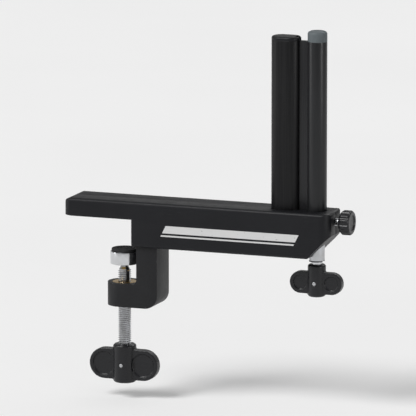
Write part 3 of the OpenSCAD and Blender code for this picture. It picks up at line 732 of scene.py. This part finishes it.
screws, crosses = bmesh.new(), bmesh.new()
for (x, z), turned_by in zip(screw_places(), SCREW_TURNS):
    place = (Matrix.Translation((x, 0, z)) @ Matrix.Rotation(math.radians(turned_by), 4, "Y")
             @ Matrix.Rotation(math.radians(-90), 4, "X"))
    join(screws, lathe(in_metres(SCREW), 40), place)
    join(crosses, cross_cutter(), place)
cover_screws = add("cover_screws_cross", to_mesh(screws, "cover_screws_cross"))
subtract(cover_screws, crosses)
stand_for(cover_screws, "cover_screws")


# ---------------------------------------------------------------- post and column
softened("main_post", 0.25)
softened("height_column", 0.25)
softened("post_cap", 0.35)
softened("column_cap", 0.3)

# ---------------------------------------------------------------- the clamp
# Profiles are (radius, z) in mm, and rounded() takes the radius of each corner by its number.
# The foot turns on the ball at the screw's upper end
BALL_Z, BALL_RADIUS, SOCKET_RADIUS = -32.5, 4.5, 4.55
FOOT_RADIUS, FOOT_LOW, FOOT_TOP = 11, -37, -27
PAD_RADIUS, PAD_TOP = 10, -25
PIN_HOLE = 1.52     # radius
clamp_screw = turned(
    "clamp_screw",
    [(0, -122), (4.2, -122), (5, -121.2), (5, -104),        # the end in the knob
     (4.0, -41.2), (3.2, -39.6), (3, -39.3), (3, -36.0)]    # the thread's end and the neck
    + arc(BALL_Z, BALL_RADIUS, -48, 90, 16),
    x=CLAMP_X, thread=Thread(start=3, pitch=1.5, depth=0.92, lead=1.0, crest=5.0))
drill(clamp_screw, at=(CLAMP_X, 0, -116), radius=PIN_HOLE, length=20)
turned("pressure_foot", rounded(
    arc(BALL_Z, SOCKET_RADIUS, 90, 0)
    + [(SOCKET_RADIUS, -34.5), (7.02, -34.5), (7.02, FOOT_LOW),     # the retainer's seat
       (FOOT_RADIUS, FOOT_LOW), (FOOT_RADIUS, FOOT_TOP), (0, FOOT_TOP)],
    {13: 0.3, 14: 0.6, 15: 1.0}), x=CLAMP_X, steps=96)
pad = [(0, FOOT_TOP), (PAD_RADIUS, FOOT_TOP), (PAD_RADIUS, PAD_TOP)]
for r in FOOT_GROOVES:
    pad += [(r + GROOVE_WIDTH / 2, PAD_TOP), (r + GROOVE_WIDTH / 3, PAD_TOP - GROOVE_DEPTH),
            (r - GROOVE_WIDTH / 3, PAD_TOP - GROOVE_DEPTH), (r - GROOVE_WIDTH / 2, PAD_TOP)]
turned("foot_pad", rounded(pad + [(0, PAD_TOP)], {1: 0.2, 2: 0.5}), x=CLAMP_X, steps=96)
turned("clamp_nut", rounded(
    [(5.05, -69), (7.5, -69), (7.5, -53.5),                 # the bore and the body in the jaw
     (9.5, -53.5), (9.5, -51), (5.05, -51), (5.05, -69)],   # the collar
    {1: 0.4, 4: 0.5, 5: 0.6}), x=CLAMP_X, steps=96)
softened("foot_retainer", 0.2)
moulding("clamp_knob", voxel=0.4, rounds=10)
softened("clamp_knob_pin", 0.4)
softened("clamp_knob_cap", 0.25)

# ---------------------------------------------------------------- the height spindle
height_screw = turned(
    "height_screw",
    [(0, -45.7), (3.4, -45.7), (4, -45.1), (4, -24.97),             # the end in the knob
     (3.4, -24.97), (3.4, -24.03), (4, -24.03), (4, -6.75),         # the clip's groove
     (5.8, -6.75), (6, -6.55), (6, -5.35), (5.8, -5.15),            # the collar on the washer
     (4, -5.15), (4, -3.5), (3.1, 55), (0, 55)],                    # the thread
    x=COLUMN_X, thread=Thread(start=13, pitch=1.25, depth=0.77, lead=1.0, crest=4.0))
drill(height_screw, at=(COLUMN_X, 0, -41.45), radius=PIN_HOLE, length=20)
turned("height_bush", rounded(
    [(4.05, -24), (6, -24), (6, -9.5),                      # the bore and the body
     (7.5, -9.5), (7.5, -7.5), (4.05, -7.5), (4.05, -24)],  # the collar
    {1: 0.5}), x=COLUMN_X, steps=96)
softened("height_clip", 0.15)
moulding("height_knob", voxel=0.35, rounds=10)
softened("height_knob_pin", 0.4)
softened("height_knob_cap", 0.25)

# ---------------------------------------------------------------- the lock screw
# Its profile is (radius, distance outward from sideways)
turned("lock_screw",
       [(0, 2.8), (1.3, 2.8), (1.3, 0), (2.3, 0),           # the tip's socket
        (3.0, 11.5), (3.0, 16.6), (2.6, 17), (0, 17)],      # the thread's end in the knob
       steps=48, thread=Thread(start=3, pitch=1.0, depth=0.6, lead=0.8, crest=3.0),
       sideways=(156.8, 0, LOCK_Z))

# The dish in the lock knob's outer face, in mm
DISH_X, DISH_RADIUS, DISH_WALL, DISH_DEPTH = 176.0, 6.4, 0.9, 0.8


def dished(co):
    """A shallow round dish in the outer face of the lock knob."""
    r = math.hypot(co.y, co.z - LOCK_Z * MM) / MM
    if co.x / MM > DISH_X and r < DISH_RADIUS:
        k = min(1.0, max(0.0, (DISH_RADIUS - r) / DISH_WALL))
        co = co - Vector((DISH_DEPTH * MM * k * k * (3 - 2 * k), 0, 0))
    return co


moulding("lock_knob", voxel=0.28, rounds=7, shape=dished)
softened("lock_tip", 0.2)

for node, ob in nodes.items():
    if not ob.hide_render:
        dress(ob, node)


# ---------------------------------------------------------------- floor
FLOOR_REACH = 15.0
FLOOR_GAP = 0.5     # mm below the clamp knob at its lowest
FLOOR_GLOW = 0.17   # what the camera and mirrors see on top of the lit floor

clamp_travel = next(j for j in behaviour["joints"] if j["name"] == "clamp_travel")
floor_z = cad_box[0][2] + clamp_travel["range_m"][0] - FLOOR_GAP * MM
floor_mesh = bpy.data.meshes.new("floor")
floor_mesh.from_pydata([(sx * FLOOR_REACH, sy * FLOOR_REACH, floor_z)
                        for sx, sy in ((-1, -1), (1, -1), (1, 1), (-1, 1))], [], [(0, 1, 2, 3)])
floor = add("floor", floor_mesh)
pale = Mat("floor")
floor_mesh.materials.append(pale.finish(
    pale.mix(pale.range(pale.noise(3, 3, 0.5), 0.3, 0.7, 0.0, 1.0), (0.79, 0.79, 0.79),
             (0.81, 0.81, 0.81)),
    0.9, spec=0.1))
rays = pale.node("LightPath").outputs
seen = pale.math("MAXIMUM", rays["Is Camera Ray"],
                 pale.math("MAXIMUM", rays["Is Glossy Ray"], rays["Is Transmission Ray"]))
glow = pale.node("Emission")
pale.link(pale.math("MULTIPLY", seen, FLOOR_GLOW), glow.inputs["Strength"])
both = pale.node("AddShader")
pale.link(pale.bsdf.outputs[0], both.inputs[0])
pale.link(glow.outputs[0], both.inputs[1])
pale.link(both.outputs[0], pale.out.inputs[0])


# ---------------------------------------------------------------- light
def lamp(name, kind, at, power, **settings):
    """A lamp that looks at the clamp."""
    data = bpy.data.lights.new(name, kind)
    data.energy = power
    for key, value in settings.items():
        setattr(data, key, value)
    ob = bpy.data.objects.new(name, data)
    scene.collection.objects.link(ob)
    ob.location = at
    ob.rotation_euler = (Vector(at) - Vector((0.06, 0, 0.02))).to_track_quat("Z", "Y").to_euler()
    # Only the key lights matt surfaces, so that no lamp leaves a bright pool on the floor
    ob.visible_camera = False
    ob.visible_diffuse = kind == "SUN"


TALL = {"shape": "RECTANGLE", "size": 0.3, "size_y": 0.9}
lamp("key", "SUN", (-0.9, -1.45, 1.8), 2.2, angle=math.radians(28))
lamp("strip_left", "AREA", (-1.5, -0.75, 0.42), 5, **TALL)
lamp("strip_right", "AREA", (1.7, -0.5, 0.42), 6, **TALL)
lamp("back", "AREA", (0.4, 1.5, 1.3), 9, shape="RECTANGLE", size=1.4, size_y=0.6)
world = bpy.data.worlds.new("world")
scene.world = world
world.use_nodes = True
sky = world.node_tree.nodes["Background"].inputs
sky["Color"].default_value = (0.9, 0.9, 0.9, 1)
sky["Strength"].default_value = 0.4

scene.view_settings.view_transform = "Standard"
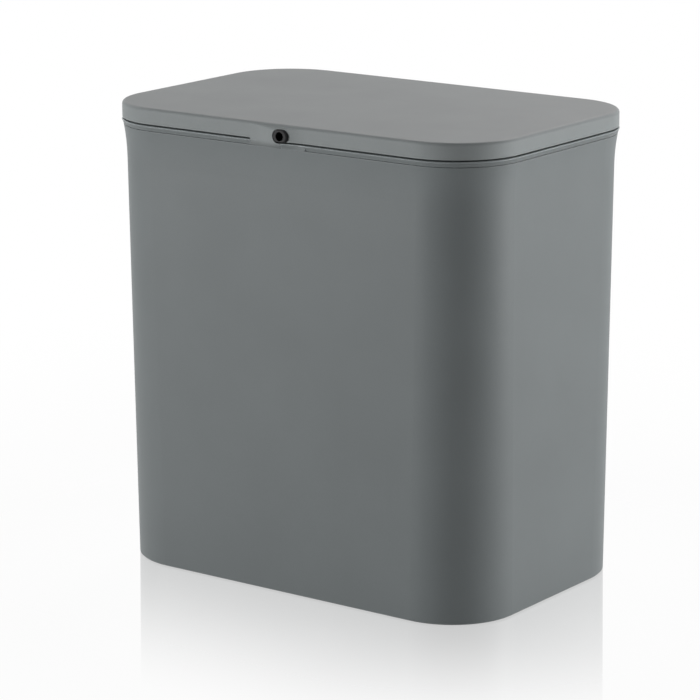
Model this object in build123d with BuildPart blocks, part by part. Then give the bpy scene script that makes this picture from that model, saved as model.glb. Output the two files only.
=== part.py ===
from build123d import *
import os

# Hanging cabinet bin, in millimetres.
# +X runs along the long side, the front faces -Y, the door side faces +Y, +Z is up.
# The origin is the middle of the underside.

# Plan of the lid
lid_length = 280.0
lid_depth = 181.8
lid_corner_radius = 42.8

# Heights that stack on each other from the rim up
rim_height = 273.2
flange_thickness = 2.0
seam_gap = 1.0
lid_height = 9.8

# Lid
lid_wall = 2.2
lid_edge_radius = 2.2
lid_rib_depth = 2.8
lid_rib_thickness = 1.4
lid_rib_margin = 8.0
lid_rib_rows = 3
lid_rib_columns = 5

# Frame ring
collar_proud = 0.3
collar_drop = 1.1
collar_wall = 2.1
collar_lean = 1.1
collar_edge_chamfer = 0.5
mouth_inset = 12.3
lip_height = 2.1
lip_wall = 1.8
plug_depth = 17.0
plug_wall = 1.8
plug_clearance = 0.5

# Body
base_length = 271.2
base_depth = 174.8
base_corner_radius = 43.3
body_wall = 2.2
floor_thickness = 2.6
foot_width = 7.0
foot_height = 1.0
foot_edge_chamfer = 0.9
inner_edge_chamfer = 7.0
flare_height = 21.8
flare_start_inset = 2.96
flare_radius = 125.0
flare_steps = 4
ledge_gap = 0.3
rim_clearance = 0.3

# Swelling at the middle of the front edge, shared by the lid and the ring
swell_centre = 0.5
swell_half_width = 20.0
swell_proud = 2.7
swell_end_share = 0.55
swell_below_top = 1.7
swell_root = 1.0
swell_steps = 5

# Lap of the lid that hangs in a notch of the collar, left of the eye
lap_back_clearance = 0.4
lap_side_clearance = 0.2

# Eye in the swelling and its bush
eye_offset = 3.6
eye_width = 10.8
eye_height = 8.4
bush_proud = 0.3
bush_edge_chamfer = 0.8
bush_bore_radius = 2.7
bush_fit = 0.05
bush_flange_thickness = 1.2
bush_flange_overlap = 2.2
bush_flange_height = 7.0
bush_flange_lift = 0.2
bush_flange_radius = 2.0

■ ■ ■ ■

**WHAT IS ASKED:**
Locate "Model this object" in the data above. Then repeat, exactly, its line and each line after it through the last, adding nothing.

**WRITTEN RESPONSE:**
Model this object in build123d with BuildPart blocks, part by part. Then give the bpy scene script that makes this picture from that model, saved as model.glb. Output the two files only.
=== part.py ===
from build123d import *
import os

# Hanging cabinet bin, in millimetres.
# +X runs along the long side, the front faces -Y, the door side faces +Y, +Z is up.
# The origin is the middle of the underside.

# Plan of the lid
lid_length = 280.0
lid_depth = 181.8
lid_corner_radius = 42.8

# Heights that stack on each other from the rim up
rim_height = 273.2
flange_thickness = 2.0
seam_gap = 1.0
lid_height = 9.8

# Lid
lid_wall = 2.2
lid_edge_radius = 2.2
lid_rib_depth = 2.8
lid_rib_thickness = 1.4
lid_rib_margin = 8.0
lid_rib_rows = 3
lid_rib_columns = 5

# Frame ring
collar_proud = 0.3
collar_drop = 1.1
collar_wall = 2.1
collar_lean = 1.1
collar_edge_chamfer = 0.5
mouth_inset = 12.3
lip_height = 2.1
lip_wall = 1.8
plug_depth = 17.0
plug_wall = 1.8
plug_clearance = 0.5

# Body
base_length = 271.2
base_depth = 174.8
base_corner_radius = 43.3
body_wall = 2.2
floor_thickness = 2.6
foot_width = 7.0
foot_height = 1.0
foot_edge_chamfer = 0.9
inner_edge_chamfer = 7.0
flare_height = 21.8
flare_start_inset = 2.96
flare_radius = 125.0
flare_steps = 4
ledge_gap = 0.3
rim_clearance = 0.3

# Swelling at the middle of the front edge, shared by the lid and the ring
swell_centre = 0.5
swell_half_width = 20.0
swell_proud = 2.7
swell_end_share = 0.55
swell_below_top = 1.7
swell_root = 1.0
swell_steps = 5

# Lap of the lid that hangs in a notch of the collar, left of the eye
lap_back_clearance = 0.4
lap_side_clearance = 0.2

# Eye in the swelling and its bush
eye_offset = 3.6
eye_width = 10.8
eye_height = 8.4
bush_proud = 0.3
bush_edge_chamfer = 0.8
bush_bore_radius = 2.7
bush_fit = 0.05
bush_flange_thickness = 1.2
bush_flange_overlap = 2.2
bush_flange_height = 7.0
bush_flange_lift = 0.2
bush_flange_radius = 2.0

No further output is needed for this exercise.